Daft Punk: The Musical
In looking for "the soul that a musician can bring," they create a problem. By their own account, "We are not really skilled musicians." So whose soul are they expressing here? Niles Rogers'? Maybe this farming-out their songwriting (and performing) is a way of solving the problem of how-to-compose without samples, like how they solved the problem of how-to-perform EDM, by adding a stage-set piece straight out of Spinal Tap. This plays into their narrative about robots-seeking to-become-human; the robots have to recruit humans to make their music. This almost works, in a narcissistic, Warholesque way. But not the 60s Warhol of the soup cans, but the 80s Warhol who painted the dollar signs and tried to jack the swag of Basquiat.
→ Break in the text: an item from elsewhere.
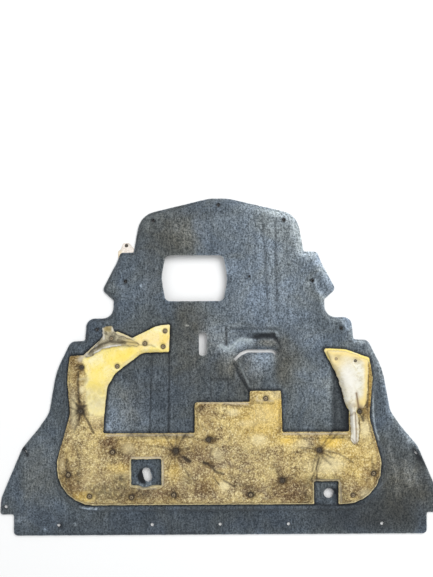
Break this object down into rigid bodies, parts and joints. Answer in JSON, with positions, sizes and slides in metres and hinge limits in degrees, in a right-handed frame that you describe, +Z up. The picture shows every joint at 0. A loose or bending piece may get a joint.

Maybe their contrived robot story might have better served as the basis of a Broadway musical, something along the lines of U2's Spider-Man: Turn Off The Dark? Hell, with the costumes and stage-sets, they're already halfway there. but a great album? Naw, Timmy.
Discovery
Maybe the best thing about Random Access Memories is that I grabbed the 2000 album Discovery in preparation for writing this, and found it to be everything that this album is not; a groundbreaking, innovative, new approach to making music. And one that was so far ahead-of-its'-time that it still kicks ass, after thirteen years.
All quotes are from the NPR interview.